Refletindo sobre isso concluo que, afinal, ninguém escapa da rotina e nem vive o tempo todo só de aventuras. Cito sobre isso um casal que conhecemos no camping de Puerto Natales, ela brasileira, ele norte-americano, que optaram por se desfazerem de tudo e morarem num carro.
No momento, estavam vivendo um grande aperto porque o carro havia quebrado e precisavam aguardar a peça. Assim, fizeram questão de nos deixar muito claro que, viver na estrada não é um estado permanente de férias, mas a escolha por um estilo de vida que, além de aventuras, é cheio de desconfortos e privações.
Chega-se então, ao óbvio, mas que sempre precisa ser dito. Que escolher é ganhar coisas e perder outras. Embora, tristemente nós tenhamos o péssimo hábito de achar que a vida dos outros é sempre melhor que a nossa, tal é a magnitude da nossa natureza eternamente insatisfeita.

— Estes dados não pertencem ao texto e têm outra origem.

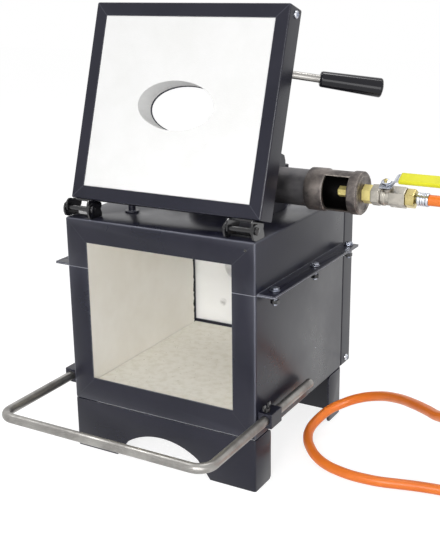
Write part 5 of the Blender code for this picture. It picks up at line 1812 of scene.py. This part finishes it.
@dataclass
class Hose:
    """The free hose with its coil and the coupling on its far end."""

    bench: Bench
    sizes: ForgeSizes = SIZES
    diameter: float = 0.0140
    coil_lead: float = 0.0180
    coil_radius: float = 0.0885
    coil_pitch: float = 0.0170
    coil_climb: float = 0.0147
    inward_turns: float = 1.25
    reverse_turns: float = 0.50
    outward_turns: float = 1.25
    tail_turns: float = 0.375
    tail_out: float = 0.0200
    tail_out_share: float = 0.70
    tail_drop_share: float = 0.35
    points_per_turn: int = 24
    smoothness: int = 4
    coupling_flats: float = 0.0190
    coupling_hex: float = 0.0140
    coupling_ferrule: float = 0.0170
    coupling_cone: float = 0.0060
    coupling_cone_diameter: float = 0.0110
    coupling_tip_shares: Pair = (0.55, 0.7)
    route: tuple[Point, ...] = (
        (0.3138, 0.1392, 0.3805), (0.3290, 0.1392, 0.3805), (0.3500, 0.1388, 0.3800),
        (0.3760, 0.1365, 0.3770), (0.4030, 0.1315, 0.3695), (0.4270, 0.1245, 0.3565),
        (0.4470, 0.1155, 0.3385), (0.4620, 0.1050, 0.3165), (0.4715, 0.0935, 0.2915),
        (0.4755, 0.0820, 0.2650), (0.4740, 0.0710, 0.2380), (0.4670, 0.0615, 0.2110),
        (0.4540, 0.0560, 0.1860), (0.4340, 0.0565, 0.1635), (0.4110, 0.0660, 0.1450),
        (0.3840, 0.0850, 0.1275), (0.3500, 0.1120, 0.1090), (0.3260, 0.1380, 0.1010),
        (0.3010, 0.1640, 0.0930), (0.2630, 0.1990, 0.0800), (0.2250, 0.2210, 0.0660),
        (0.1940, 0.2240, 0.0540), (0.1750, 0.2180, 0.0450), (0.1600, 0.2060, 0.0370),
        (0.1500, 0.1860, 0.0280), (0.1470, 0.1650, 0.0210), (0.1530, 0.1440, 0.0160),
        (0.1660, 0.1250, 0.0130), (0.1810, 0.1110, 0.0100), (0.2020, 0.0990, 0.0080),
        (0.2240, 0.0930, 0.0072), (0.2430, 0.0900, 0.0072), (0.2590, 0.0900, 0.0072),
        (0.2800, 0.0920, 0.0072), (0.3040, 0.0980, 0.0072), (0.3300, 0.1045, 0.0072),
        (0.3600, 0.1095, 0.0072), (0.3920, 0.1117, 0.0072), (0.4220, 0.1120, 0.0072),
    )

    def coil_route(self) -> list[Vector]:
        """Return the coil's centre line, from the hose's floor stretch to the coupling.

        Returns:
            Points in the forge's frame.
        """
        lead = Vector(self.route[-1]) + Vector((self.sizes.gap, 0.0, 0.0))
        centre = lead + Vector((self.coil_lead, self.coil_radius, 0.0))
        inner = self.coil_radius - self.coil_pitch * self.inward_turns
        reversing = self.inward_turns + self.reverse_turns
        out_end = reversing + self.outward_turns
        last_height = self.coupling_flats / 2 + self.sizes.gap
        points = [lead]
        angle = 0.0
        for step in range(round((out_end + self.tail_turns) * self.points_per_turn) + 1):
            turns = step / self.points_per_turn
            tail = (turns - out_end) / self.tail_turns
            radius = max(inner, self.coil_radius - self.coil_pitch * turns)
            radius += max(0.0, min(turns, out_end) - reversing) * self.coil_pitch
            radius += self.tail_out * eased(tail / self.tail_out_share)
            height = lead.z + self.coil_climb * eased((turns - self.inward_turns)
                                                      / self.reverse_turns)
            drop = eased((tail - self.tail_drop_share) / (1.0 - self.tail_drop_share))
            height += drop * (last_height - lead.z - self.coil_climb)
            angle = 2.0 * math.pi * turns - math.pi / 2
            points.append(Vector((centre.x + radius * math.cos(angle),
                                  centre.y + radius * math.sin(angle), height)))
        onward = Vector((-math.sin(angle), math.cos(angle), 0.0))
        points.append(points[-1] + onward * self.diameter)
        return points

    def build(self) -> None:
        coil = self.coil_route()
        path = [Vector(point) + self.bench.offset for point in [*self.route, *coil[1:]]]
        curve = bpy.data.curves.new("orange_hose", "CURVE")
        curve.dimensions = "3D"
        curve.bevel_depth = self.diameter / 2
        curve.bevel_resolution = 6
        curve.use_fill_caps = True
        curve.resolution_u = self.smoothness
        spline = curve.splines.new("BEZIER")
        spline.bezier_points.add(len(path) - 1)
        for knot, place in zip(spline.bezier_points, path):
            knot.co = place
            knot.handle_left_type = knot.handle_right_type = "AUTO"
        curve.materials.append(ORANGE_HOSE.material())
        hose = put_in_scene("orange_hose", curve)
        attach(hose, Body.FORGE.value)
        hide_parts("gas_hose", "hose_coil")
        coupling = self.build_coupling(coil)

    def build_coupling(self, coil: Sequence[Vector]) -> bpy.types.Object:
        """Build the brass coupling on the hose's far end.

        Args:
            coil: The coil's centre line.

        Returns:
            The coupling.
        """
        along = (coil[-1] - coil[-2]).normalized()
        start = coil[-1] + along * self.sizes.gap
        length, cone = self.coupling_ferrule, self.coupling_cone_diameter / 2
        ferrule = [(radius, length - place)
                   for radius, place in CrimpedFerrule(length).profile()]
        tip = self.coupling_hex + self.coupling_cone
        tip_width, tip_length = self.coupling_tip_shares
        tail = [(0.0, 0.0), (cone, 0.0), (cone, tip - self.coupling_cone * tip_length),
                (cone * tip_width, tip), (0.0, tip)]
        hexagon = start + along * length
        shape = merged(
            lathe(ferrule, start, along),
            hexagon_bar(hexagon, along, self.coupling_hex, self.coupling_flats, BROAD_CHAMFER,
                        turn=math.pi / 6),
            lathe(eased_profile(tail, FINE_CHAMFER), hexagon, along, Facets.MANY))
        return self.bench.add("hose_coupling", shape, BRASS, Body.FORGE,
                              ["hose_end_fitting"], self.bench.shift, smooth=45.0)


def eased(share: float) -> float:
    """Return a share eased in and out, held between 0 and 1."""
    share = min(max(share, 0.0), 1.0)
    return share * share * (3.0 - 2.0 * share)


@dataclass(frozen=True)
class Lamp:
    """A square soft lamp and the spot that it looks at."""

    name: str
    place: Point
    size: float
    power: float
    aim: Point = (0.0, 0.0, 0.25)
    spread: float = math.pi

    def hang(self) -> None:
        """Put the lamp in the scene."""
        light = bpy.data.lights.new(self.name, "AREA")
        light.shape = "SQUARE"
        light.size, light.energy, light.spread = self.size, self.power, self.spread
        lamp = put_in_scene(self.name, light)
        lamp.location = self.place
        lamp.rotation_euler = (Vector(self.aim) - lamp.location).to_track_quat(
            "-Z", "Y").to_euler()


@dataclass
class Studio:
    """The camera at the photograph's angle, the pale floor, the lamps and the world."""

    bench: Bench
    image_height: float = 539.0
    focal_pixels: float = 964.992
    sensor: float = 36.0
    clip: Pair = (0.01, 50.0)
    camera_place: Point = (0.66868, -0.99137, 0.65189)
    right: Point = (0.8677, 0.4971, -0.0128)
    up: Point = (-0.1359, 0.2618, 0.9555)
    floor_size: float = 12.0
    floor_bounce: float = 0.60
    floor_seen: float = 0.35
    floor_glow: float = 0.83
    ambient: float = 0.47
    lamps: tuple[Lamp, ...] = (Lamp("key_lamp", (-1.25, -0.15, 2.25), 0.5, 10.0),
                               Lamp("front_lamp", (0.45, -2.05, 1.08), 0.6, 17.5),
                               Lamp("fill_lamp", (1.25, -1.75, 0.45), 0.9, 8.5),
                               Lamp("top_lamp", (0.2, 0.5, 2.3), 0.5, 7.0))
    chamber_lamp: Lamp = Lamp("chamber_lamp", (0.36, -1.45, 0.62), 0.3, 0.13,
                              spread=math.radians(24.0))
    chamber_middle: Point = (0.0, 0.15, 0.11)

    def build(self) -> None:
        """Build the whole setting."""
        self.build_camera()
        self.build_floor()
        self.build_world()
        self.build_lamps()
        bpy.context.scene.view_settings.view_transform = "Standard"

    def build_camera(self) -> None:
        """Set the camera where the photograph was taken from."""
        lens = bpy.data.cameras.new("photo_camera")
        lens.sensor_width = self.sensor
        lens.lens = self.focal_pixels / self.image_height * self.sensor
        lens.clip_start, lens.clip_end = self.clip
        camera = put_in_scene("photo_camera", lens)
        right = Vector(self.right).normalized()
        back = right.cross(Vector(self.up)).normalized()
        turn = Matrix((right, back.cross(right), back)).transposed().to_4x4()
        camera.matrix_world = Matrix.Translation(Vector(self.camera_place)
                                                 + self.bench.offset) @ turn
        bpy.context.scene.camera = camera

    def build_floor(self) -> None:
        """Lay a plain pale floor that looks white and still takes the forge's shadow."""
        shape = bmesh.new()
        bmesh.ops.create_grid(shape, x_segments=1, y_segments=1, size=self.floor_size / 2)
        mesh = bpy.data.meshes.new("studio_floor")
        shape.to_mesh(mesh)
        shape.free()
        mesh.materials.append(self.floor_material())
        put_in_scene("studio_floor", mesh)

    def floor_material(self) -> bpy.types.Material:
        """Return the floor's material, which glows only where it is seen.

        Returns:
            The node-based material.
        """
        look = bpy.data.materials.new("Pale floor")
        look.use_nodes = True
        sheet = NodeSheet(look.node_tree)
        seen = sheet.seen_directly()
        paint = sheet.add("BsdfDiffuse")
        sheet.feed(paint.inputs["Color"], sheet.blend(seen, rgba((self.floor_bounce,) * 3),
                                                      rgba((self.floor_seen,) * 3)))
        glow = sheet.add("Emission")
        sheet.feed(glow.inputs["Strength"], sheet.math("MULTIPLY", seen, self.floor_glow))
        both = sheet.add("AddShader")
        sheet.feed(both.inputs[0], paint.outputs[0])
        sheet.feed(both.inputs[1], glow.outputs[0])
        sheet.feed(sheet.add("OutputMaterial").inputs["Surface"], both.outputs[0])
        return look

    def build_world(self) -> None:
        """Make a white surround that lights softly and shows white where it is seen."""
        world = bpy.data.worlds.new("white_surround")
        world.use_nodes = True
        sheet = NodeSheet(world.node_tree)
        ground = sheet.add("Background")
        sheet.feed(ground.inputs["Color"], rgba((1.0, 1.0, 1.0)))
        sheet.feed(ground.inputs["Strength"],
                   sheet.span(sheet.seen_directly(), 0.0, 1.0, self.ambient, 1.0))
        sheet.feed(sheet.add("OutputWorld").inputs["Surface"], ground.outputs[0])
        bpy.context.scene.world = world

    def build_lamps(self) -> None:
        """Hang the soft lamps round the forge, and the one that looks into the chamber."""
        chamber = tuple(Vector(self.chamber_middle) + self.bench.offset)
        for lamp in (*self.lamps, replace(self.chamber_lamp, aim=chamber)):
            lamp.hang()


def main() -> None:
    """Build the camera, the hose and then every sub-assembly."""
    logging.basicConfig(level=logging.INFO, format="%(name)s %(message)s")
    build_shader_groups()
    bench = Bench(Vector((MIDDLE_X, FRONT_Y, 0.0)))
    Studio(bench).build()
    Hose(bench).build()
    Casing(bench).build()
    Hinges(bench).build()
    turned = Matrix.Rotation(math.pi, 4, "Z")
    front_pivot = Matrix.Translation((0.0, SIZES.pin_behind_face, SIZES.pin_height))
    rear_pivot = Matrix.Translation((0.0, SIZES.depth - SIZES.pin_behind_face,
                                     SIZES.pin_height))
    Door(bench, "front", Body.FRONT_DOOR, bench.shift @ front_pivot @ DOOR_OPEN, MITRED_COAT,
         WHITE_BOARD, 1).build()
    Door(bench, "rear", Body.REAR_DOOR, bench.shift @ rear_pivot @ turned, POWDER_COAT,
         SOOTED_BOARD, -1).build()
    WorkRest(bench).build()
    Burner(bench).build()
    Valve(bench).build()
    LOG.info("%d pieces", len(bench.pieces))


if __name__ == "__main__":
    main()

De minha parte, volto desta viagem cada vez mais resoluta de que vez ou outra preciso estar na natureza porque contemplar belas paisagens é um bálsamo para a minha alma. Nesse aspecto, sou como Byron que diz:
Há um prazer nas florestas desconhecidas. Um entusiasmo nas costas solitárias. Uma sociedade onde ninguém penetra Pelo mar profundo e música em seu rugir. Não que eu não ame o homem, mas amo mais a natureza.
Além do que, a repetição fatigante do dia-a-dia anestesia e embrutece o espírito e sair do conforto e abrir-se para viver novas experiências transforma a alma, sendo esta a diferença entre um turista e um viajante.
Sendo o primeiro aquele que busca sempre lugares novos para se distrair do seu tédio enquanto que o segundo se desloca de um lugar ao outro para se transformar radicalmente nesta jornada.
Outra diferença entre ambos é que o viajante respeita e busca aprender com a cultura local, ao passo que o turista não.
Que ótimo texto! Me deu ainda mais vontade de conhecer a Patagônia.
Muito linda a maneira como você escreve sobre sua experiência, cheia de detalhes e encantos. O que seria de nós sem a beleza da natureza? Mas, para enxergá-la, é preciso ir além! Não tinha parado para pensar na diferença entre turista e viajante. Vou levar isso para a vida. Abraço, Ana!